At a December health legislation briefing hosted by the Alliance for Health Reform and the Robert Wood Johnson Foundation, Congressional staffers expressed resignation over what they anticipate to be a difficult pay-as-you-go – or "PAYGO" – 110th Congress. Under the PAYGO rules, Congress must pass budget-neutral laws, shifting priorities if need be to cover new projects under current funding streams.

According to Mark Hayes, health policy director for the Senate Finance Committee under former Chairman Charles Grassley (R-Iowa), entitlement spending, such as Medicare and Medicaid, will be the key battleground.

"There will be a lot of discussion over entitlements and where we are going in this country with entitlement spending," Hayes said. "This is the issue we have to face up to. It will be a challenge to make anything happen,

in reality."

Hayes warned that long-term ramifications for sustaining Medicare could include difficult decisions such as restructuring benefits or raising taxes.

While Republicans see restraint as critical on healthcare issues, Democrats have a burgeoning agenda that includes increasing health insurance coverage for impoverished children and making health insurance more affordable for small businesses, staffers said.

"There are a gazillion flowers blooming" among the Democrats regarding potential legislative fixes for the uninsured, said Bridgett Taylor, staffer for the House Energy and Commerce Committee under John Dingell (D-Mich.). But, she acknowledged, "we need money to make things happen."

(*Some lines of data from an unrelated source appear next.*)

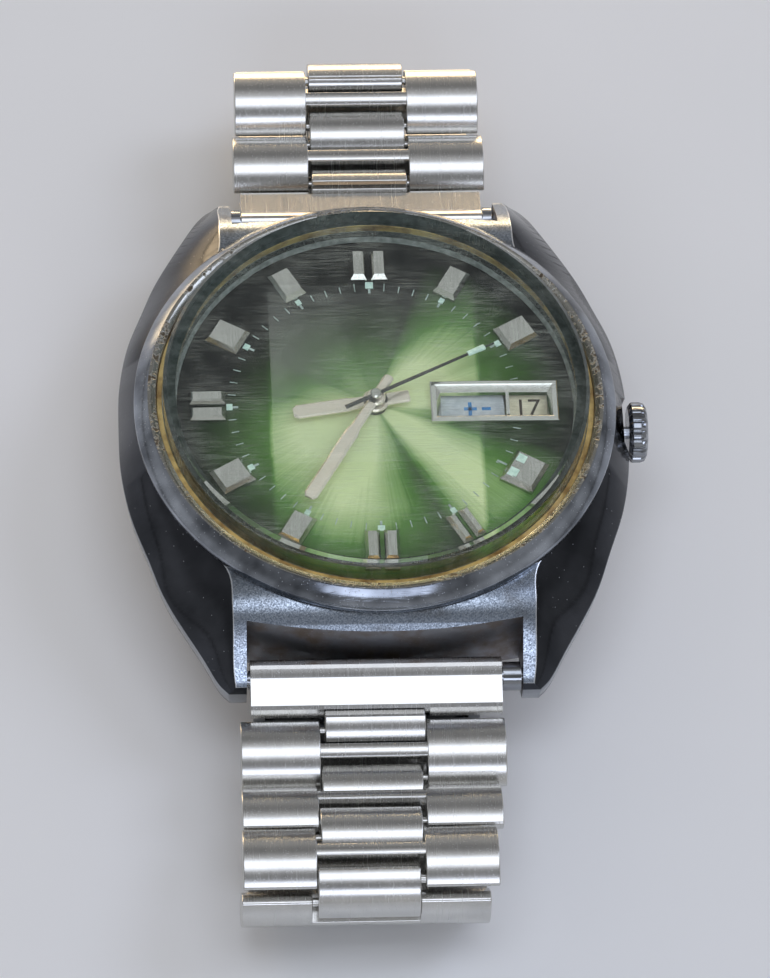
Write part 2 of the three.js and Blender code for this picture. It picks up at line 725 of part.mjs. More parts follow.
// local frame of every strap piece: Y along the strap away from the head, Z outwards
function endPiece() {
  const half = endPieceWidth / 2;
  const reach = endPieceReach;
  const back = circle(endPieceBack, 0, 0, 8, 127, 235);
  const body = crosswise([...back, [0.4, -1.15], [reach - 0.5, -1.15], [reach + 0.4, -0.8],
    [reach + 0.54, -0.2], [reach + 0.35, 0.3], [reach + 0.1, 0.45], [0.3, 1], [-0.3, 1.08]],
  -half, half);
  const barBore = rod(springBarRadius + runGap - 0.05, -half - 1, half + 1, 0, 0, 14);
  const notch = centreLinkWidth / 2 + sideGap;
  const pocket = block(-notch, notch, reach - tabRadius - 0.3, reach + 2, -3,
    tabRadius - endPiecePinDrop + 0.12);
  const pin = rod(pinRadius, -notch - 0.3, notch + 0.3, reach, -endPiecePinDrop, 8);
  return joined(body.subtract(barBore).subtract(pocket), pin);
}

function wideProfile() {
  const end = 0.7; // how far a link reaches past its pins
  const half = [[end, 0.3], [0.42, 0.66], [-0.2, 0.92], [-0.95, linkCrest], [-0.9, -0.85],
    [0.3, -0.52], [end, -0.05]]; // from the far pin
  const [crest, foot] = [half.slice(0, 4), half.slice(4)];
  const far = ([y, z]) => [linkPitchWide + y, z];
  const near = ([y, z]) => [-y, z];
  return [...crest.map(far), ...crest.map(near).reverse(), ...foot.map(near).reverse(),
    ...foot.map(far)];
}

function wideLink(width) {
  const half = width / 2;
  const notch = centreLinkWidth / 2 + sideGap;
  const web = [linkPitchWide / 2 - webHalf, linkPitchWide / 2 + webHalf];
  const body = crosswise(wideProfile(), -half, half);
  const cuts = joined(block(-notch, notch, -2, web[0], -3, 3),
    block(-notch, notch, web[1], linkPitchWide + 2, -3, 3));
  const pins = [0, linkPitchWide].map((y) => rod(pinRadius, -notch - 0.3, notch + 0.3, y, 0, 6));
  return joined(body.subtract(cuts), ...pins);
}

function centreLink(first) {
  const half = centreLinkWidth / 2;
  const length = linkPitchCentre;
  const crest = linkCrest - 0.02;
  const farEnd = [...circle(eyeRadius, length, 0, 6, -90, 8), [length + 0.96, 0.5],
    [length + 0.75, 0.82], [length + 0.35, crest - 0.06]];
  const eyeEnd = [[-0.35, crest - 0.06], [-0.75, 0.82], [-0.96, 0.5],
    ...circle(eyeRadius, 0, 0, 6, 172, 270)];
  const tabEnd = [[0.92, crest - 0.06], [0.8, 0.8], [0.74, tabRadius], [0, tabRadius],
    ...circle(tabRadius, 0, 0, 6, 120, 270)];
  const shape = [...farEnd, [length / 2, crest], ...(first ? tabEnd : eyeEnd)];
  const bores = [first ? tabBore : eyeBore, eyeBore].map((radius, k) => (
    rod(radius, -half - 1, half + 1, k * length, 0, 8)
  ));
  return crosswise(shape, -half, half).subtract(joined(...bores));
}

// walks a strap from its lug and returns each piece's start pin and tilt in the strap's own frame
function strapPath(tilts) {
  const lean = rad(tilts.endPiece);
  let y = springBarReach + endPieceReach * Math.cos(lean) - endPiecePinDrop * Math.sin(lean);
  let z = springBarHeight - endPieceReach * Math.sin(lean) - endPiecePinDrop * Math.cos(lean);
  let before = tilts.endPiece;
  const pieces = [];
  tilts.wide.forEach((tilt, index) => {
    const after = tilt === null ? landingTilt(z, before) : tilt;
    const between = (before + after) / 2;
    for (const [kind, angle, length] of [["centre", between, linkPitchCentre],
      ["wide", after, linkPitchWide]]) {
      pieces.push({ kind, index, y, z, angle });
      y += length * Math.cos(rad(angle));
      z -= length * Math.sin(rad(angle));
    }
    before = after;
  });
  return { pieces, endY: y, endZ: z };
}

// the tilt of the last link of the turn that brings the next flat link down onto the table
function landingTilt(height, before) {
  let [low, high] = [90, 180];
  for (let k = 0; k < 40; k++) {
    const tilt = (low + high) / 2;
    const drop = linkPitchCentre * (Math.sin(rad((before + tilt) / 2)) + Math.sin(rad((tilt + 180) / 2)))
      + linkPitchWide * Math.sin(rad(tilt));
    if (height - drop < linkCrest) low = tilt;
    else high = tilt;
  }
  return (low + high) / 2;
}

function placed(name, body, material, parent, [x, y, z], angle) {
  const mesh = put(name, body, material, parent);
  mesh.position.set(x, y, z);
  mesh.rotation.x = -rad(angle);
}

function strap(side, tilts, lie) {
  const half = new THREE.Group();
  half.rotation.z = side === "6" ? Math.PI : 0;
  model.add(half);
  const shift = valueAt(lie, 0);
  const lug = [springBarReach, springBarHeight];
  placed(`spring_bar_${side}`, springBar(shift), polished, half, [0, ...lug], 0);
  placed(`end_piece_${side}`, endPiece(), brushed, half, [shift, ...lug], tilts.endPiece);
  const path = strapPath(tilts);
  path.pieces.forEach(({ kind, index, y, z, angle }, k) => {
    const body = kind === "centre" ? centreLink(index === 0) : wideLink(firstLinkWidth - linkTaper * index);
    placed(`${kind}_link_${side}_${index + 1}`, body, brushed, half, [valueAt(lie, k + 1), y, z], angle);
  });
  return path;
}

// ---- clasp ----
// a cover over two blades folded in a Z, between the straps' last pins
function clasp(nearPin, farPin, level, shift) {
  const half = claspWidth / 2;
  const tongue = centreLinkWidth / 2 - 0.05;
  const coverFrom = nearPin + 2.3;
  const coverTo = farPin - 3.2;
  const coverHinge = [coverTo - 0.95, coverHingeLevel];
  const foldHinge = [coverFrom + 1.3, foldLevel];
  const bladeTop = bladeLevel + bladeSheet;
  const bladeHalf = bladeWidth / 2;

  const cover = joined(
    block(-half, half, coverFrom, coverTo, 0, claspSheet),
    block(-half, -half + claspSheet, coverFrom, coverTo, 0, claspHeight),
    block(half - claspSheet, half, coverFrom, coverTo, 0, claspHeight),
    block(-tongue, tongue, nearPin + pinRadius + 0.5, coverFrom + 0.5, 0.3, 1.6),
    rod(pinRadius, -half + 0.4, half - 0.4, ...coverHinge, 8),
  );

  const knuckle = [3.6, bladeHalf - 0.2];
  const outerBlade = joined(
    block(-bladeHalf, bladeHalf, foldHinge[0] + 1.3, coverHinge[0] - 0.4, bladeLevel, bladeTop),
    block(-knuckle[0], knuckle[0], foldHinge[0], foldHinge[0] + 1.5, bladeLevel, bladeTop),
    rod(0.8, -knuckle[0], knuckle[0], ...foldHinge, 14),
    rod(pinRadius, -knuckle[1], knuckle[1], ...foldHinge, 8),
    rod(0.75, -bladeHalf, bladeHalf, ...coverHinge, 14),
  ).subtract(rod(eyeBore, -bladeHalf - 1, bladeHalf + 1, ...coverHinge, 12));

  const roof = claspHeight - 0.1;
  const eyes = [-1, 1].map((side) => {
    const span = [(knuckle[0] + 0.25) * side, knuckle[1] * side].sort((a, b) => a - b);
    return rod(0.85, span[0], span[1], ...foldHinge, 14);
  });
  const arm = crosswise([[farPin - 3.4, roof - bladeSheet], [farPin - 2.9, roof - bladeSheet],
    [farPin - 0.85, level - 0.3], [farPin, level + 0.9], [farPin - 0.7, level + 0.9],
    [farPin - 2.3, roof], [farPin - 3.4, roof]], -tongue, tongue);
  const innerBlade = joined(
    block(-bladeHalf, bladeHalf, foldHinge[0] + 0.1, farPin - 3.2, roof - bladeSheet, roof),
    ...eyes, arm, rod(eyeRadius, -tongue, tongue, farPin, level, 14),
  ).subtract(joined(
    rod(eyeBore, -tongue - 1, tongue + 1, farPin, level, 12),
    rod(eyeBore, -bladeHalf - 1, bladeHalf + 1, ...foldHinge, 12),
    block(-knuckle[0] - 0.2, knuckle[0] + 0.2, foldHinge[0] - 1, foldHinge[0] + 1.2, 0, roof + 1),
  ));

  put("clasp_cover", cover, polished).position.x = shift;
  put("clasp_outer_blade", outerBlade, brushed).position.x = shift;
  put("clasp_inner_blade", innerBlade, brushed).position.x = shift;
}

// ---- assembly ----
put("case_body", caseBody(), polished);
put("bezel", bezel(), polished);
put("crystal", crystal(), glass);
put("crystal_gasket", crystalGasket(), yellowed);
put("dial", dial(), dialGreen);
put("window_frame", windowFrame(), handSteel);
put("hour_hand", hourHand(), handSteel);
put("minute_hand", minuteHand(), handSteel);
put("second_hand", secondHand(), handSteel);
put("date_ring", dateRing(), cream);
put("day_disc", dayDisc(), paleGrey);
put("main_plate", mainPlate(), nickel);
put("mainspring_barrel", barrel(), brass);
put("centre_wheel", centreWheel(), brass);
put("third_wheel", thirdWheel(), brass);
put("fourth_wheel", fourthWheel(), brass);
put("escape_wheel", escapeWheel(), nickel);
put("pallet_fork", palletFork(), ruby);
put("balance_wheel", balanceWheel(), brass);
put("train_bridge", trainBridge(), nickel);
put("rotor", rotor(), nickel);
put("case_back", caseBack(), brushed);
put("crown", crown(), polished);
put("winding_stem", stem(), polished);
put("clutch_pinion", clutchPinion(), nickel);

const near = strap("6", nearTilts, nearLie);
const far = strap("12", farTilts, farLie);
clasp(-near.endY, far.endY, linkCrest, valueAt(farLie, 14));

export default model;
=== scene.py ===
import json
import math
import bmesh
import bpy
from mathutils import Matrix, Vector


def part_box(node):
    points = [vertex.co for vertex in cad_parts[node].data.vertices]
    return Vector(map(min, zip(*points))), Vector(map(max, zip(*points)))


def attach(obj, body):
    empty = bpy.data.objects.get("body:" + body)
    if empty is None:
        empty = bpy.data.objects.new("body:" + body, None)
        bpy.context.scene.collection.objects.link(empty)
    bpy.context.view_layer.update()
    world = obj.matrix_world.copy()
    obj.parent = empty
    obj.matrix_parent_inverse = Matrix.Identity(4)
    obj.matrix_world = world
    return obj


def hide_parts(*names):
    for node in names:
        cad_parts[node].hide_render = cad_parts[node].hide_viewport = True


# A steel day-date wristwatch on a folded link bracelet, lying closed on a pale table.
# The frame is the CAD model in metres: X to 3 o'clock, Y to 12 o'clock, Z up. Shape sizes are in mm.

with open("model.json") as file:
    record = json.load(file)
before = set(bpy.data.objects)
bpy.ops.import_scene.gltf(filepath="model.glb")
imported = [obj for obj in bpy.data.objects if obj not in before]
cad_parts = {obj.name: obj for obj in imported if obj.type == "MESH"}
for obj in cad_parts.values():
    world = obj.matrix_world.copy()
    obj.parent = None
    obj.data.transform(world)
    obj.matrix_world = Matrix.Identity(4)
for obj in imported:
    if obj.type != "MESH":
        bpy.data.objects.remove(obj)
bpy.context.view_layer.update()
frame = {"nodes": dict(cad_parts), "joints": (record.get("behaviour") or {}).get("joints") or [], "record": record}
mm = 0.001
joints = {joint["name"]: joint for joint in frame["joints"]}
slotOfNode = {part["node"]: part["material_slot"] for part in frame["record"]["subparts"]}
bodyOfNode = {node: body for body, nodes in frame["record"]["behaviour"]["bodies"].items() for node in nodes}
print("frame loaded:", len(frame["nodes"]), "nodes")


def linear(hexText, alpha=1.0):  # sRGB hex to linear colour
    parts = [int(hexText[k:k + 2], 16) / 255 for k in (1, 3, 5)]
    return (*[c / 12.92 if c <= 0.04045 else ((c + 0.055) / 1.055) ** 2.4 for c in parts], alpha)


def addNode(tree, kind, settings=None):  # settings name attributes or inputs; a node or socket is joined
    node = tree.nodes.new("ShaderNode" + kind)
    for key, value in (settings or {}).items():
        if isinstance(value, bpy.types.Node):
            value = next(out for out in value.outputs if out.enabled)
        if isinstance(value, bpy.types.NodeSocket):
            tree.links.new(value, node.inputs[key])
        elif isinstance(key, int) or key in node.inputs:
            node.inputs[key].default_value = value
        else:
            setattr(node, key, value)
    return node


def newMaterial(name):  # an empty material, its node tree, and the place on the piece for its patterns
    material = bpy.data.materials.new(name)
    material.use_nodes = True
    tree = material.node_tree
    tree.nodes.clear()
    return material, tree, addNode(tree, "TexCoord").outputs["Object"]


def perSize(x, y=None, z=None):  # noise scale for features of these sizes in mm
    return [1 / (size * mm) for size in (x, y or x, z or x)]


def noiseAt(tree, place, size, detail=2.0, turn=0.0, offset=0.0):  # noise with features of a size in mm
    mapping = addNode(tree, "Mapping", {"Vector": place, "Scale": size, "Rotation": (0, 0, turn),
                                        "Location": (offset, offset * 0.7, 0)})
    return addNode(tree, "TexNoise", {"Vector": mapping, "Scale": 1.0, "Detail": detail, "Roughness": 0.55})


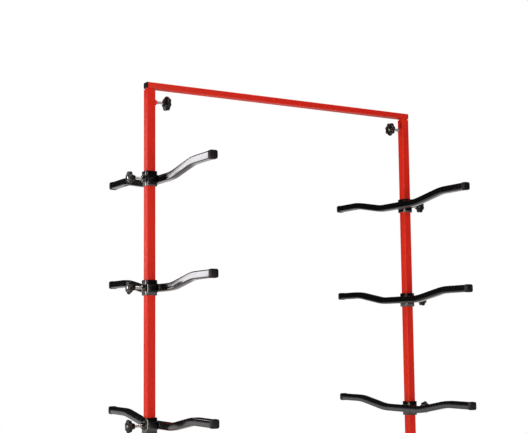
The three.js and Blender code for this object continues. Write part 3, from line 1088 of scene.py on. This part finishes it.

Both parties agree that 46 million uninsured Americans is a problem that needs fixing, but approaches vary. Deadlocks come over where current spending could be reallocated to cover the costs, staffers said.

"The problem is, you can't stop the machine in order to fix it," Hayes said. "Everything is interconnected."

Medicare Part D will also be solidly on the radar, staffers said. Democrats feel the "doughnut hole" in the program, which excludes beneficiaries who need help paying premiums for prescription drugs but aren't poor enough to qualify, needs to be fixed.

Kate Leone, senior health counsel to Senate Democratic Leader and Majority Leader-Elect Harry Reid (D-Nev.), said Senate Democratic leaders will call for more hearings and open negotiating on Medicare Part D in the coming year.

Some of the Republican concern about overspending in Medicare is designed to create hysteria, Leone said. "This hysteria is misplaced," she said. "We have a crisis in this country, and it's healthcare."